Most people who bet on sports lose money. The numbers are stark. Only 3% of bettors consistently turn a profit over time. The remaining 97% either break even or watch their bankrolls drain away, often blaming bad luck when the actual cause sits closer to poor method and undisciplined wagering.
Legal sports betting now operates in 38 states plus Washington, DC, and Puerto Rico. In 2025, 20% of U.S. adults placed a sports bet, up from 12% in 2023, with the average annual spend reaching $3,284 per bettor. The 2025 Super Bowl alone generated $1.39 billion in legal wagers. Money flows freely into this market, but very little flows back out to the people placing bets.
Profitable betting requires structure. It requires patience. It requires an understanding of probability and the willingness to accept small, steady gains instead of chasing massive payouts. This article covers the core principles that separate the 3% from everyone else.
The Breakeven Problem
Sportsbooks build their profit into every line through the vigorish, commonly set at 10%. This fee means bettors need to win more than half their wagers to break even. The actual breakeven percentage for a flat bettor sits at 52.38%. Anything below that line and you lose money over time, regardless of any hot streaks along the way.
Professional bettors aim for win rates around 55%. This target seems modest until you recognize how difficult it is to maintain. Beating the closing line by even a few percentage points demands research, discipline, and selective wagering. Most bettors pick games based on gut feelings, favorite teams, or surface-level analysis. Professionals treat each bet as a calculated risk with an expected value attached.
Reducing Your Cost Per Wager
Sportsbooks regularly offer incentives that lower the effective cost of placing bets. Sign-up bonuses, deposit matches, risk-free first bets, and promo codes for new players all reduce your initial outlay when opening accounts. Bettors who spread their action across multiple platforms can stack these offers and extend their bankroll without adding personal funds.
The math matters here. If you maintain flat betting at 2% of your bankroll per wager, free credits from promotional offers let you place more bets at the same risk level. This does not guarantee profit, but it improves your margin for error during the early stages of building a long-term strategy.
Bankroll Management as Foundation
Sports investors should bet 1% to 3% of their total bankroll on each wager. Beginners and conservative bettors should stay at the 1% to 2% range. This approach, called flat betting, remains the only method that consistently produces long-term profitability according to professional betting analysts.
Consider a $5,000 bankroll. At 2% per bet, each wager equals $100. A losing streak of 10 consecutive bets reduces the bankroll to $4,000, painful but recoverable. Compare this to someone betting $500 per game on the same bankroll. Ten losses and that bettor faces complete ruin.
Flat betting removes emotional decision-making from the equation. You bet the same percentage on games you feel confident about and games you feel less certain about. The uniformity protects you from yourself during both winning and losing runs.
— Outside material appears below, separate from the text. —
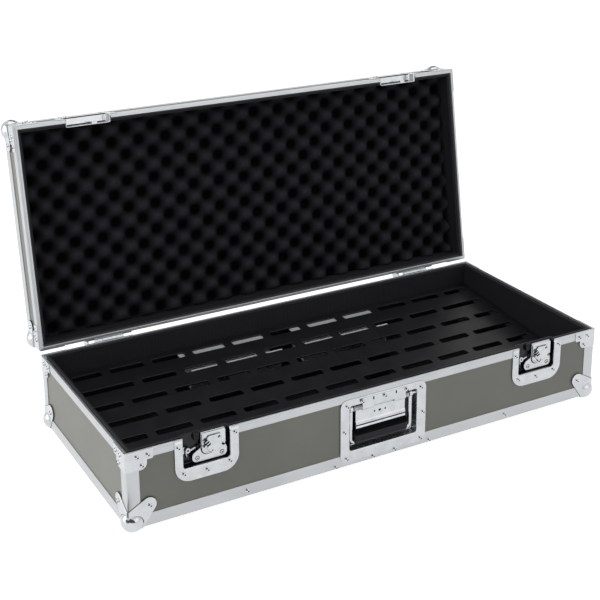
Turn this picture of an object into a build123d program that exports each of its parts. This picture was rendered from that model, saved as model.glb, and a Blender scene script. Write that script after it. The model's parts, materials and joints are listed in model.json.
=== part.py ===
from build123d import *
import math
import os

# A flight case for guitar effect pedals: a plywood base and lid in aluminium
# sections, two recessed butterfly latches, a recessed sprung handle, two stop
# hinges and a sloping slotted deck. Millimetres, +X to the right, +Y to the
# back, +Z up. The origin is the middle of the bottom panel's outer face. The
# lid is drawn closed, then turned back to rest on its hinge stops.

# ---- case ----
case_width = 944.0
case_depth = 410.0
base_height = 136.0
lid_height = 65.0
closing_gap = 0.4
lid_open_angle = 99.4

# ---- plywood, aluminium sections and foam ----
panel_thickness = 7.0
section_wall = 1.5
angle_flange = 22.0
rim_web = 6.0
rim_flange = 15.5
rim_inner_flange = 12.0
groove_width = 4.5
groove_depth = 4.5
tongue_width = 3.2
tongue_height = 3.5
lining_thickness = 5.0
lining_drop = 2.5
floor_mat_thickness = 4.0
egg_foam_thickness = 32.0
egg_foam_side_gap = 0.3
egg_foam_relief = 20.0
egg_foam_step = (27.25, 25.25)
egg_foam_start = (1.5, 7.5)
egg_foam_margin = 5.0

# ---- corner hardware ----
ball_radius = 19.0
ball_inset = 11.0
ball_plate = 1.5
ball_neck_radius = 10.0
ball_ear = (37.0, 37.0, 13.0)
ball_ear_room = 0.5
lid_wall_ear = (36.5, 22.5, 12.0)
brace_plate = 1.2
brace_arm_reach = 46.0
brace_arm_drop = 18.0
brace_arm_corner = 3.0
brace_lobe = (24.0, 23.0, 11.0)
brace_lobe_rivet = (26.5, 26.3)
lid_brace_lobe = (25.0, 19.0, 9.0)
lid_brace_lobe_rivet = (26.5, 21.0)
brace_arm_rivets = ((18.7, 9.6), (37.0, 9.6))

# ---- rivets ----
rivet_radius = 3.4
rivet_height = 1.3
edge_rivet_x = case_width / 2 - 208.0
edge_rivet_drop = 11.0

# ---- latches ----
latch_x = case_width / 2 - 138.0
dish_sheet = 1.2
latch_dish_width = 112.0
latch_dish_base_height = 77.0
latch_dish_lid_height = 40.0
latch_dish_corner = 27.0
latch_lid_dish_corner = 18.0
latch_opening_width = 82.0
latch_opening_base_height = 54.0
latch_opening_lid_height = 22.0
latch_opening_corner = 4.0
latch_recess = 14.0
cutout_clearance = 0.5
latch_rivets = ((-50.0, 13.5), (-41.5, 61.8), (-0.7, 64.5), (39.5, 59.9), (49.4, 11.0))
latch_lid_rivets = ((-48.0, 11.0), (-34.0, 31.5), (34.0, 31.5), (48.0, 11.0))
rotor_offset = 3.6
rotor_drop = 30.5
rotor_shaft_radius = 5.0
rotor_disc_radius = 10.0
rotor_disc_height = 2.5
running_clearance = 0.06
fixed_clearance = 0.02
cam_lift = 1.0
cam_thickness = 2.5
cam_hub_radius = 11.0
cam_inner_radius = 38.0
cam_outer_radius = 43.0
cam_arm_half_width = 4.5
cam_locked_angle = 94.0
cam_hook_span = 30.0
cam_turn = 90.0
plate_lift = 4.5
plate_thickness = 2.0
plate_feet = ((-21.4, -11.8), (21.0, -11.8), (13.5, 19.0))
plate_foot_radius = 3.5
plate_lobe_radius = 9.5
plate_upper_left = 16.0
plate_upper_right = 24.0
plate_upper_top = 26.5
plate_upper_corner = 4.0
plate_screw_radius = 3.2
plate_screw_height = 1.4
disc_lift = 7.0
keeper_span = (3.0, 13.0)
keeper_gap = 0.5
wing_angle = 45.0
wing_root_half = 13.0
wing_reach = 32.0
wing_half_width = 16.0
wing_corner = 4.0
wing_thickness = 2.0
wing_hole_radius = 3.5
wing_hole_offset = 21.5
wing_barrel_radius = 2.4
wing_barrel_half = 6.5
wing_pin_radius = 1.5
wing_ear_gap = 0.4
wing_ear_thickness = 2.4
wing_ear_half = 2.9

# ---- handle ----
handle_width = 174.0
handle_top_drop = 10.0
handle_dish_height = 118.0
handle_corner = 14.0
handle_opening_width = 137.0
handle_opening_top_drop = 24.0
handle_opening_height = 84.0
handle_opening_corner = 4.0
handle_recess = 16.0
handle_pivot_drop = 32.0
handle_pivot_depth = 5.0
handle_pin_radius = 2.5
handle_rod_radius = 3.2
handle_leg_x = 62.5
handle_eye_radius = 5.4
handle_reach = 52.5
handle_bend_radius = 9.0
handle_flap_half_width = 50.0
handle_flap_thickness = 2.0
handle_barrel_radius = 4.4
grip_length = 103.0
grip_height = 29.0
grip_depth = 18.0
grip_corner = 7.0
spring_inner_radius = 3.0
spring_outer_radius = 4.6
spring_length = 6.5
cover_half_width = 52.0
cover_height = 14.0
cover_top_drop = 13.0
cover_thickness = 1.8
cover_corner = 3.0
cover_rivet_x = 45.0
cover_rivet_drop = 18.0
handle_rivets = ((-79.6, 69.6), (-75.0, 121.0), (-21.5, 129.5), (22.7, 128.5),
                 (76.4, 121.3), (80.9, 71.0), (75.9, 22.0), (-74.3, 22.0))
handle_side_rivets = ((-96.0, 131.0), (96.0, 131.0))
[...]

Finding Value in the Lines
Professional bettors talk about expected value constantly. A bet has positive expected value when the probability of winning exceeds what the odds imply. If you believe a team wins 60% of the time but the sportsbook prices them at odds suggesting 50%, that gap represents value.
Finding these gaps requires work. You need to build your own probability models or identify situations where public betting skews lines away from true odds. Heavy action on favorites, for instance, sometimes pushes underdogs into valuable positions. Line shopping across multiple sportsbooks helps you capture the best available number for each wager.
The Long View on Returns
Experienced bettors typically achieve 3% to 7% return on investment over extended periods. These figures sound unimpressive compared to stories of parlay winners turning $10 into $10,000. But compound returns over hundreds or thousands of bets add up. A 5% ROI on $50,000 in annual wagering produces $2,500 in profit. Scale the volume and the numbers grow.
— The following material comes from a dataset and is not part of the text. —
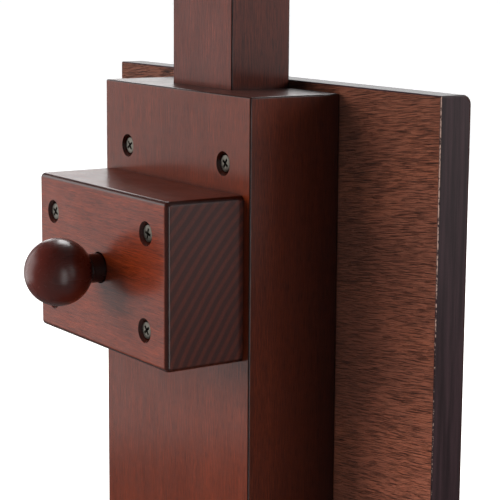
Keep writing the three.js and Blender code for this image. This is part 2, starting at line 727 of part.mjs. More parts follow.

The 2025 betting market shows no signs of contraction. Missouri launched its legal market in December 2025, becoming the 39th state to offer sports betting. With 30 states now offering online options, access continues to expand. More access means more competition among sportsbooks, which typically results in better lines and promotions for bettors willing to shop around.
Recording and Reviewing
Every serious bettor tracks their action. Record the date, sport, bet type, odds, stake, and outcome for each wager. Track your reasoning for each pick. After 100 or 200 bets, patterns emerge. Maybe you perform well on baseball totals but poorly on basketball spreads. Maybe you consistently lose bets placed after midnight. The data tells you where to focus and where to retreat.
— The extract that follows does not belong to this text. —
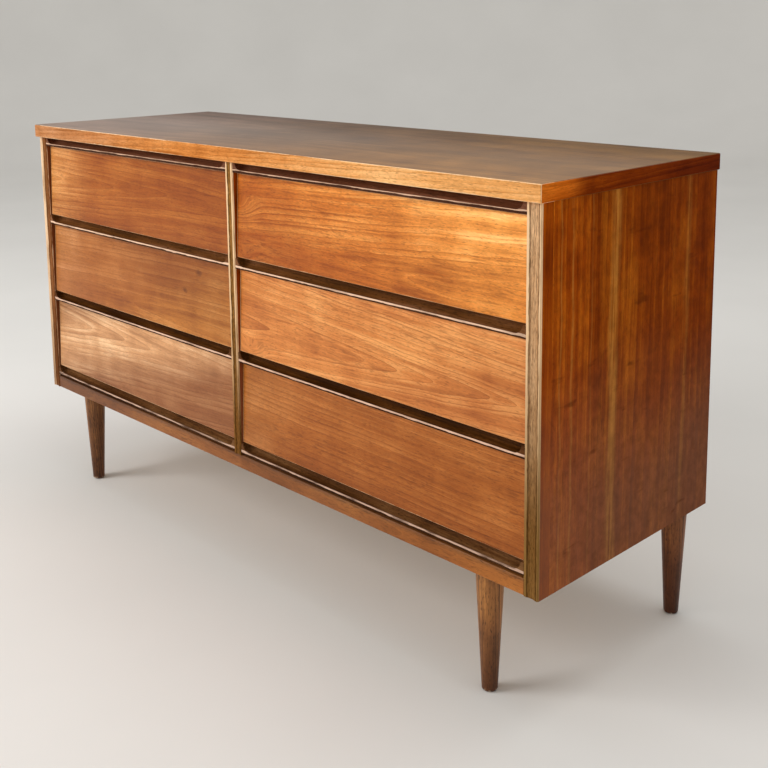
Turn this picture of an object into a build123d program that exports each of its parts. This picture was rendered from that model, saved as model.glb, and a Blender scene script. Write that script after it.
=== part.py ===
from build123d import *
import os

# Six-drawer dresser in walnut: a case of veneered boards with solid lippings, coved finger
# rails, leaning inset drawer fronts on dovetailed boxes, and four turned legs.
# Millimetres, +Z up. The origin is on the floor, under the centre of the top.
# Unless it says otherwise, a depth is measured back from the front plane of the case,
# and a height inside a drawer opening is measured up from the rail that the drawer runs on.

# Top
top_width = 1372.0
top_depth = 457.0
top_thickness = 26.0
top_lipping_depth = 28.0
top_side_overhang = 5.0
top_front_overhang = 8.0
top_corner_radius = 3.0
top_arris = 1.2

# Case
panel_thickness = 26.0
stile_thickness = 20.5
lipping_depth = 25.0
lipping_bead = 5.0
lipping_hollow = 1.8
lipping_rounding = 1.5
bottom_thickness = 16.0
back_thickness = 6.0
housing_depth = 8.0
fascia_height = 25.0
fascia_thickness = 19.0
fascia_setback = 1.0
fascia_arris = 1.0
shadow_gap = 4.0
glue_block_leg = 17.0
glue_block_length = 60.0
glue_blocks_per_wall = 3

# Rails and runners
rail_thickness = 19.0
rail_depth = 48.0
rail_setback = 1.0
rail_nose_radius = 1.2
rear_rail_depth = 30.0
tenon_length = 7.0
tenon_thickness = 9.0
tenon_width = 16.0
tenon_setback = 6.0
scoop_radius = 16.0
scoop_setback = 7.0
scoop_lift = 1.0
scoop_margin = 4.0
runner_width = 20.0
stop_width = 18.0
stop_depth = 15.0
stop_height = 20.0

# Drawers
front_height = 148.0
front_thickness = 18.0
front_setback = 5.0
front_lean = 5.0
front_gap = 1.5
front_arris = 0.8
finger_flat = 4.0
finger_rise = 9.0
box_side_thickness = 12.0
box_back_thickness = 12.0
box_back_drop = 8.0
box_back_inset = 10.0
box_back_housing = 5.0
box_height = 128.0
box_bottom_thickness = 5.0
box_bottom_lift = 16.0
groove_depth = 5.0
tail_count = 4
tail_end_margin = 5.0
tail_length = 12.0
tail_fill = 0.62
tail_flare = 2.5

# Legs
leg_height = 196.0
leg_top_radius = 22.0
leg_foot_radius = 12.0
leg_foot_easing = 3.0
front_leg_inset = 115.0
front_leg_setback = 35.0
rear_leg_inset = 41.0
rear_leg_setback = 30.0
plate_size = 56.0
plate_thickness = 2.5
plate_corner_cut = 6.0
bolt_radius = 4.0
bolt_in_leg = 42.0

# Clearances
slide_clearance = 0.3
joint_clearance = 0.1

COLUMNS = {"left": -1, "right": 1}
ROWS = ["top", "middle", "bottom"]
RAIL_LEVELS = ["top", "upper", "lower", "bottom"]

# Places that follow from the sizes above
front_y = -top_depth / 2 + top_front_overhang
case_width = top_width - 2 * top_side_overhang
case_depth = top_depth - top_front_overhang
opening_height = front_height + 2 * front_gap
level_pitch = rail_thickness + opening_height
case_height = fascia_height + shadow_gap + rail_thickness + len(ROWS) * level_pitch
top_underside = leg_height + case_height
inner_half = case_width / 2 - panel_thickness
stile_half = stile_thickness / 2
opening_width = inner_half - stile_half
column_centre = (inner_half + stile_half) / 2
inner_depth = case_depth - back_thickness
rail_back = rail_setback + rail_depth
tenon_depth_to = rail_back - tenon_setback
tenon_depth_from = tenon_depth_to - tenon_width
front_back = front_setback + front_lean + front_thickness
front_half = opening_width / 2 - front_gap
box_end = inner_depth - stop_depth - slide_clearance
box_back_to = box_end - box_back_inset
box_back_from = box_back_to - box_back_thickness
box_floor = slide_clearance
box_top = box_floor + box_height
box_bottom_under = box_floor + box_bottom_lift
box_bottom_top = box_bottom_under + box_bottom_thickness


def block(x_from, x_to, depth_from, depth_to, z_from, z_to):
    """A board between two planes in each direction."""
    centre = ((x_from + x_to) / 2, front_y + (depth_from + depth_to) / 2, (z_from + z_to) / 2)
    return Pos(*centre) * Box(abs(x_to - x_from), depth_to - depth_from, z_to - z_from)


def at_front(shape, x=0.0, z=0.0):
    """Moves a shape drawn with its depths from zero to the front plane of the case."""
    return Pos(x, front_y, z) * shape


def mirrored(shape):
    """The left-hand twin of a right-hand piece."""
    return mirror(shape, about=Plane.YZ)


def rail_underside(level):
    return top_underside - rail_thickness - level * level_pitch


def opening_floor(row):
    return rail_underside(row + 1) + rail_thickness


# ---- Top: one slab with rounded corners, cut where the solid front lipping meets the board ----

def make_top():
    plan = RectangleRounded(top_width, top_depth, top_corner_radius)
    slab = Pos(0, 0, top_underside) * extrude(plan, amount=top_thickness)
    rims = slab.edges().group_by(Axis.Z)[0] + slab.edges().group_by(Axis.Z)[-1]
    slab = chamfer(rims, top_arris)
    joint = Plane.XZ.offset(top_depth / 2 - top_lipping_depth)
    lipping = split(slab, bisect_by=joint, keep=Keep.TOP)
    board = split(slab, bisect_by=joint, keep=Keep.BOTTOM)
    return board, lipping


# ---- Case: sides, middle, lippings, bottom, fascia and back ----

def lipping_profile(half):
    """Plan section of an upright lipping: a bead at each edge and a shallow hollow between."""
    hollow_edge = half - lipping_bead
    with BuildSketch() as section:
        with BuildLine():
            Polyline((-half, lipping_rounding), (-half, lipping_depth),
                     (half, lipping_depth), (half, lipping_rounding))
            RadiusArc((half, lipping_rounding), (half - lipping_rounding, 0), -lipping_rounding)
            Line((half - lipping_rounding, 0), (hollow_edge, 0))
            ThreePointArc((hollow_edge, 0), (0, lipping_hollow), (-hollow_edge, 0))
            Line((-hollow_edge, 0), (lipping_rounding - half, 0))
            RadiusArc((lipping_rounding - half, 0), (-half, lipping_rounding), -lipping_rounding)
        make_face()
    return section.sketch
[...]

Reviewing your record keeps you honest. The human memory tends to amplify wins and minimize losses. Written records prevent that distortion and give you an accurate picture of your true performance against the 52.38% breakeven threshold.
Conclusion
Profitable sports betting exists within narrow margins. The sportsbooks hold structural advantages that most bettors never overcome. But the 3% who do profit share common traits. They manage their bankroll with strict discipline. They seek value instead of chasing favorites. They track every bet and learn from the data. They accept small, steady gains as the path forward rather than swinging for unlikely payouts. The strategy itself is not complex. The hard part is following it without deviation, bet after bet, month after month.